DO THIS -> Reproduce the data exactly.

--------------------------------

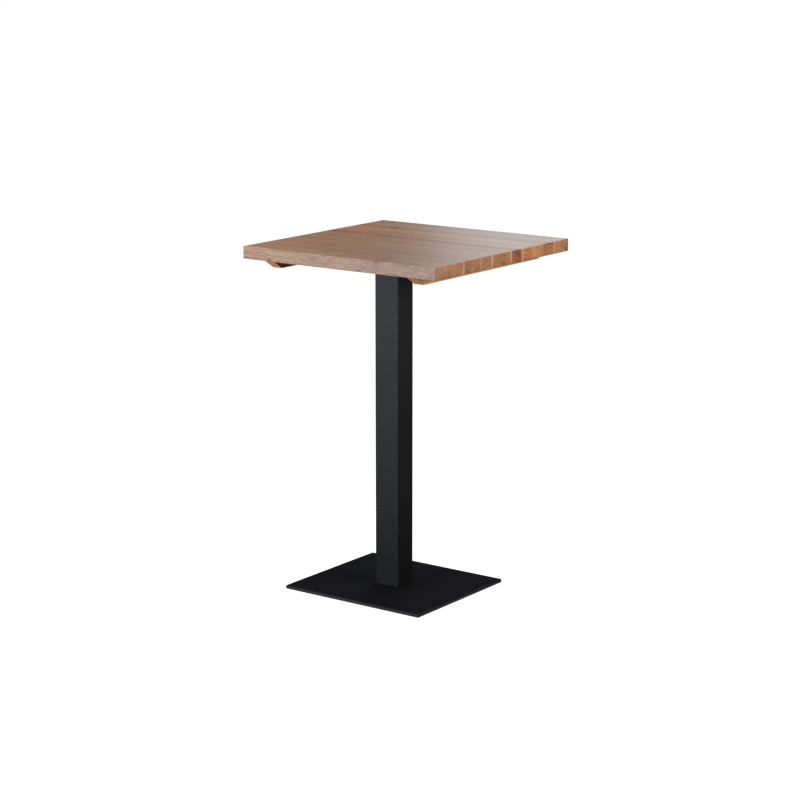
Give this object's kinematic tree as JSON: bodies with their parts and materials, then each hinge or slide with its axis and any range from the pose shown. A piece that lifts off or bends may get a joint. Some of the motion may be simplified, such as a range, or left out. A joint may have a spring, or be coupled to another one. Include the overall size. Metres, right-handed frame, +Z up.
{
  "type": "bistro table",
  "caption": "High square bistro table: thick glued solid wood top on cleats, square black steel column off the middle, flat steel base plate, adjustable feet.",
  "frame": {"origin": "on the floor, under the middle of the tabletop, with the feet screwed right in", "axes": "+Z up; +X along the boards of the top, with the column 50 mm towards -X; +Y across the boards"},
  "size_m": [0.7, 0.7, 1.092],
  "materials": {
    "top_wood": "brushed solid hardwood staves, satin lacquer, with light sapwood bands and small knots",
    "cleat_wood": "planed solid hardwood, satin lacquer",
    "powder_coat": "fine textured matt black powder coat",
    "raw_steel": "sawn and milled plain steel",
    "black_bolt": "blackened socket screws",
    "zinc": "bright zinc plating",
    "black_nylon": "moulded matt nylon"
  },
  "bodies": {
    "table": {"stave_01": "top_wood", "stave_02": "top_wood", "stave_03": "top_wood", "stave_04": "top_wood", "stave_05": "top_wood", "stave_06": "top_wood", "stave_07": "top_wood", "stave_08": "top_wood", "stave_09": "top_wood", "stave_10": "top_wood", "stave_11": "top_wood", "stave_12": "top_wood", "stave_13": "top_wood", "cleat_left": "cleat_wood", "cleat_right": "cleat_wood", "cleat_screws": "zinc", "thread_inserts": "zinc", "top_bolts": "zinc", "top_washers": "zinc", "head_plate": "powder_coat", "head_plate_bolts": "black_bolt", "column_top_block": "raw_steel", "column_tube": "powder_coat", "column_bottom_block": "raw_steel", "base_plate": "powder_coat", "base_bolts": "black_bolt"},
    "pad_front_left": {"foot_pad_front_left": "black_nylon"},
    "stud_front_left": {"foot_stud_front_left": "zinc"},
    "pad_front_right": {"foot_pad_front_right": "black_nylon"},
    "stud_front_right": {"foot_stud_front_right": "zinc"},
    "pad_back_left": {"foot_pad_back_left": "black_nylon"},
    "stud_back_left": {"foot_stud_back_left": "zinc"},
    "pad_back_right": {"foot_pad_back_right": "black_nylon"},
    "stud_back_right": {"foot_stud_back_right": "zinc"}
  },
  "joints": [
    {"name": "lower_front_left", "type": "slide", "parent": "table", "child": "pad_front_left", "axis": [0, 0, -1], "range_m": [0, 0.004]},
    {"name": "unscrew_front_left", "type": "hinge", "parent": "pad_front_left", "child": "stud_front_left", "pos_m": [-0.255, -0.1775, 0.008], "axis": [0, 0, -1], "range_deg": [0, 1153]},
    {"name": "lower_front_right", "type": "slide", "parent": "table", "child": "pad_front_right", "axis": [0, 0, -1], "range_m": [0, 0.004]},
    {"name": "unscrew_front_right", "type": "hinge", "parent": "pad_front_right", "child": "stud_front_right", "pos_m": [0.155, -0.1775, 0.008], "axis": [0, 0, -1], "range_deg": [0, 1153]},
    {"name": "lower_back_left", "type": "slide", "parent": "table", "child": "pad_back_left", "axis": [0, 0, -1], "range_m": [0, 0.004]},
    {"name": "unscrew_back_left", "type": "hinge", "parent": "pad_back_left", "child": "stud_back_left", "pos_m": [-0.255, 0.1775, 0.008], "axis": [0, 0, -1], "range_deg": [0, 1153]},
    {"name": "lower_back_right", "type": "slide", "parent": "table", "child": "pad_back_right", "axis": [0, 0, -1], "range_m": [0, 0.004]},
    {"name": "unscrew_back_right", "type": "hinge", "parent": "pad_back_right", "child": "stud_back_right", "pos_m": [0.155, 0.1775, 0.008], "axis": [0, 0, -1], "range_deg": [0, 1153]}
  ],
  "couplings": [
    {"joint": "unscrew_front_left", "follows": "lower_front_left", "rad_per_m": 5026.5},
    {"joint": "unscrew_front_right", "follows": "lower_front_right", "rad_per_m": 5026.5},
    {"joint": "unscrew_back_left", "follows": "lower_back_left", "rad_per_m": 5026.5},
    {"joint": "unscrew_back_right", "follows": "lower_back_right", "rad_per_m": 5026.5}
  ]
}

--------------------------------

TASK SOLUTION ->
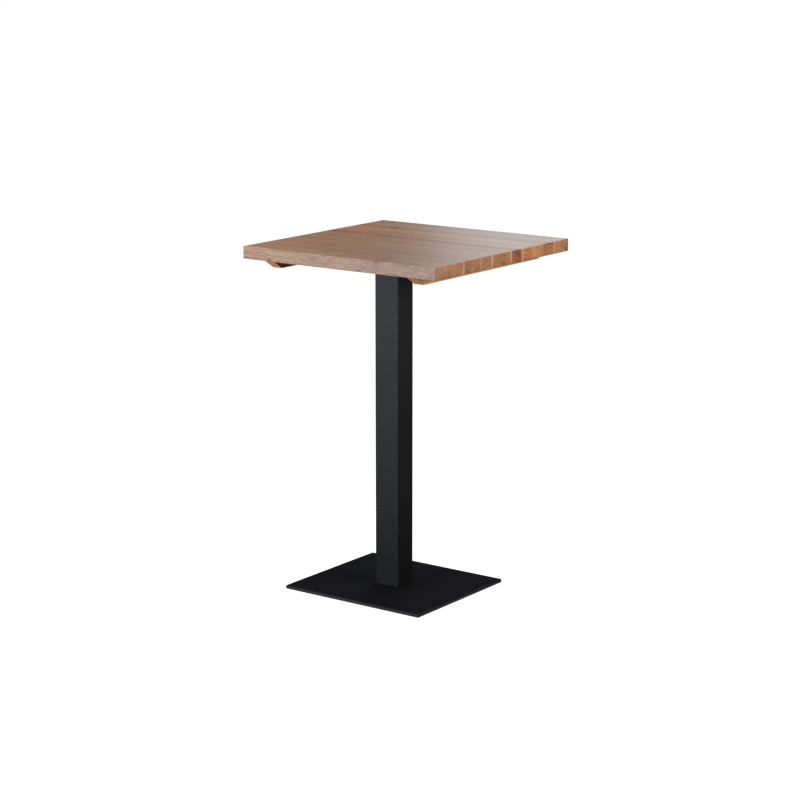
Give this object's kinematic tree as JSON: bodies with their parts and materials, then each hinge or slide with its axis and any range from the pose shown. A piece that lifts off or bends may get a joint. Some of the motion may be simplified, such as a range, or left out. A joint may have a spring, or be coupled to another one. Include the overall size. Metres, right-handed frame, +Z up.
{
  "type": "bistro table",
  "caption": "High square bistro table: thick glued solid wood top on cleats, square black steel column off the middle, flat steel base plate, adjustable feet.",
  "frame": {"origin": "on the floor, under the middle of the tabletop, with the feet screwed right in", "axes": "+Z up; +X along the boards of the top, with the column 50 mm towards -X; +Y across the boards"},
  "size_m": [0.7, 0.7, 1.092],
  "materials": {
    "top_wood": "brushed solid hardwood staves, satin lacquer, with light sapwood bands and small knots",
    "cleat_wood": "planed solid hardwood, satin lacquer",
    "powder_coat": "fine textured matt black powder coat",
    "raw_steel": "sawn and milled plain steel",
    "black_bolt": "blackened socket screws",
    "zinc": "bright zinc plating",
    "black_nylon": "moulded matt nylon"
  },
  "bodies": {
    "table": {"stave_01": "top_wood", "stave_02": "top_wood", "stave_03": "top_wood", "stave_04": "top_wood", "stave_05": "top_wood", "stave_06": "top_wood", "stave_07": "top_wood", "stave_08": "top_wood", "stave_09": "top_wood", "stave_10": "top_wood", "stave_11": "top_wood", "stave_12": "top_wood", "stave_13": "top_wood", "cleat_left": "cleat_wood", "cleat_right": "cleat_wood", "cleat_screws": "zinc", "thread_inserts": "zinc", "top_bolts": "zinc", "top_washers": "zinc", "head_plate": "powder_coat", "head_plate_bolts": "black_bolt", "column_top_block": "raw_steel", "column_tube": "powder_coat", "column_bottom_block": "raw_steel", "base_plate": "powder_coat", "base_bolts": "black_bolt"},
    "pad_front_left": {"foot_pad_front_left": "black_nylon"},
    "stud_front_left": {"foot_stud_front_left": "zinc"},
    "pad_front_right": {"foot_pad_front_right": "black_nylon"},
    "stud_front_right": {"foot_stud_front_right": "zinc"},
    "pad_back_left": {"foot_pad_back_left": "black_nylon"},
    "stud_back_left": {"foot_stud_back_left": "zinc"},
    "pad_back_right": {"foot_pad_back_right": "black_nylon"},
    "stud_back_right": {"foot_stud_back_right": "zinc"}
  },
  "joints": [
    {"name": "lower_front_left", "type": "slide", "parent": "table", "child": "pad_front_left", "axis": [0, 0, -1], "range_m": [0, 0.004]},
    {"name": "unscrew_front_left", "type": "hinge", "parent": "pad_front_left", "child": "stud_front_left", "pos_m": [-0.255, -0.1775, 0.008], "axis": [0, 0, -1], "range_deg": [0, 1153]},
    {"name": "lower_front_right", "type": "slide", "parent": "table", "child": "pad_front_right", "axis": [0, 0, -1], "range_m": [0, 0.004]},
    {"name": "unscrew_front_right", "type": "hinge", "parent": "pad_front_right", "child": "stud_front_right", "pos_m": [0.155, -0.1775, 0.008], "axis": [0, 0, -1], "range_deg": [0, 1153]},
    {"name": "lower_back_left", "type": "slide", "parent": "table", "child": "pad_back_left", "axis": [0, 0, -1], "range_m": [0, 0.004]},
    {"name": "unscrew_back_left", "type": "hinge", "parent": "pad_back_left", "child": "stud_back_left", "pos_m": [-0.255, 0.1775, 0.008], "axis": [0, 0, -1], "range_deg": [0, 1153]},
    {"name": "lower_back_right", "type": "slide", "parent": "table", "child": "pad_back_right", "axis": [0, 0, -1], "range_m": [0, 0.004]},
    {"name": "unscrew_back_right", "type": "hinge", "parent": "pad_back_right", "child": "stud_back_right", "pos_m": [0.155, 0.1775, 0.008], "axis": [0, 0, -1], "range_deg": [0, 1153]}
  ],
  "couplings": [
    {"joint": "unscrew_front_left", "follows": "lower_front_left", "rad_per_m": 5026.5},
    {"joint": "unscrew_front_right", "follows": "lower_front_right", "rad_per_m": 5026.5},
    {"joint": "unscrew_back_left", "follows": "lower_back_left", "rad_per_m": 5026.5},
    {"joint": "unscrew_back_right", "follows": "lower_back_right", "rad_per_m": 5026.5}
  ]
}